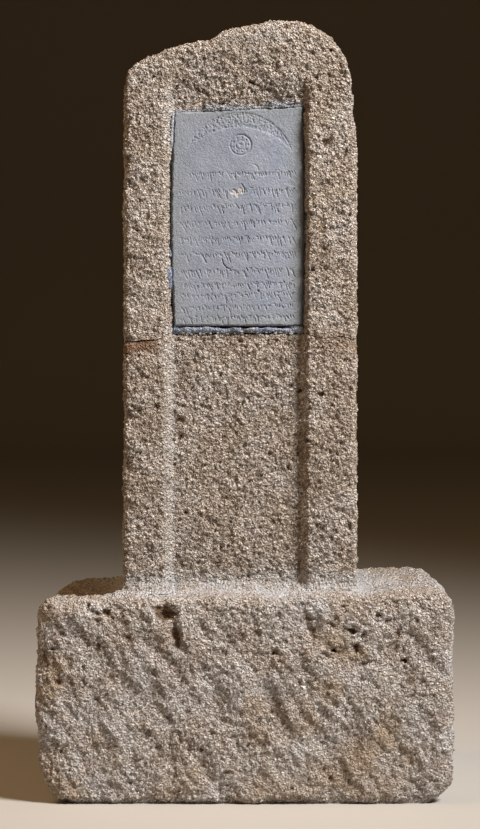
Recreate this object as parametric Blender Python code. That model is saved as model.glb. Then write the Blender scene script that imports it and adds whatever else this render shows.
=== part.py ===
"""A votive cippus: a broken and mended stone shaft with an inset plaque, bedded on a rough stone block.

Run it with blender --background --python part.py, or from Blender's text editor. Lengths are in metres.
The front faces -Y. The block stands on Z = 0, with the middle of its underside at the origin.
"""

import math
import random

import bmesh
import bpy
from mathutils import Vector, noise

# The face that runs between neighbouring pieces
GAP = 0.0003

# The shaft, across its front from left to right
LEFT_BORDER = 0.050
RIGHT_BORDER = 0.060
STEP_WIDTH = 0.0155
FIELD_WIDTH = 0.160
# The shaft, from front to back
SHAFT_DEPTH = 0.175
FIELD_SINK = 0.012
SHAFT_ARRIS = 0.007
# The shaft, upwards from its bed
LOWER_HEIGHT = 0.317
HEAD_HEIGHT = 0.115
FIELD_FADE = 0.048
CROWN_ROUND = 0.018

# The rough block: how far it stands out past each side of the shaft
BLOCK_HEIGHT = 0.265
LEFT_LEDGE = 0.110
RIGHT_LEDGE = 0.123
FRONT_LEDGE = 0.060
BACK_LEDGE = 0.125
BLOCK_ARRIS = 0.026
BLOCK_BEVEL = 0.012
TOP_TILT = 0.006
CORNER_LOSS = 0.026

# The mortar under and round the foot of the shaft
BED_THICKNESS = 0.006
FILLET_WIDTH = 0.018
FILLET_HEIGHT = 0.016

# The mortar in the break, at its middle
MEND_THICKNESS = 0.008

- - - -

To be done >>
Write out all the lines again, exactly as they are.

Complete output >>
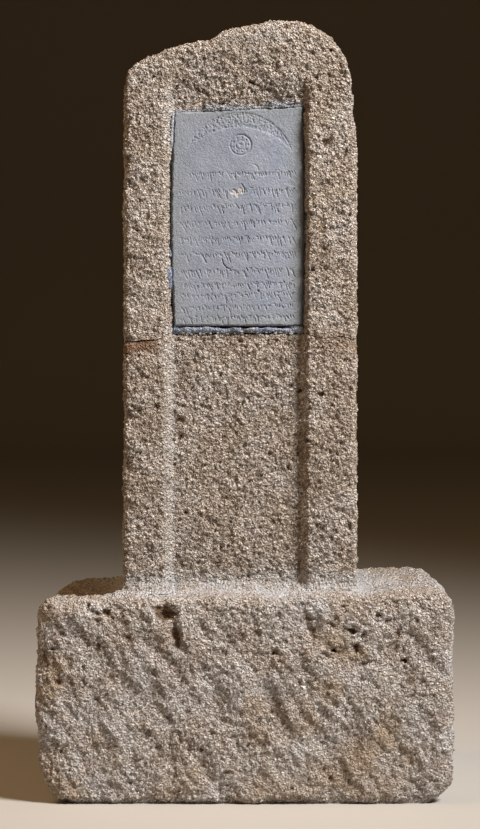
Recreate this object as parametric Blender Python code. That model is saved as model.glb. Then write the Blender scene script that imports it and adds whatever else this render shows.
=== part.py ===
"""A votive cippus: a broken and mended stone shaft with an inset plaque, bedded on a rough stone block.

Run it with blender --background --python part.py, or from Blender's text editor. Lengths are in metres.
The front faces -Y. The block stands on Z = 0, with the middle of its underside at the origin.
"""

import math
import random

import bmesh
import bpy
from mathutils import Vector, noise

# The face that runs between neighbouring pieces
GAP = 0.0003

# The shaft, across its front from left to right
LEFT_BORDER = 0.050
RIGHT_BORDER = 0.060
STEP_WIDTH = 0.0155
FIELD_WIDTH = 0.160
# The shaft, from front to back
SHAFT_DEPTH = 0.175
FIELD_SINK = 0.012
SHAFT_ARRIS = 0.007
# The shaft, upwards from its bed
LOWER_HEIGHT = 0.317
HEAD_HEIGHT = 0.115
FIELD_FADE = 0.048
CROWN_ROUND = 0.018

# The rough block: how far it stands out past each side of the shaft
BLOCK_HEIGHT = 0.265
LEFT_LEDGE = 0.110
RIGHT_LEDGE = 0.123
FRONT_LEDGE = 0.060
BACK_LEDGE = 0.125
BLOCK_ARRIS = 0.026
BLOCK_BEVEL = 0.012
TOP_TILT = 0.006
CORNER_LOSS = 0.026

# The mortar under and round the foot of the shaft
BED_THICKNESS = 0.006
FILLET_WIDTH = 0.018
FILLET_HEIGHT = 0.016

# The mortar in the break, at its middle
MEND_THICKNESS = 0.008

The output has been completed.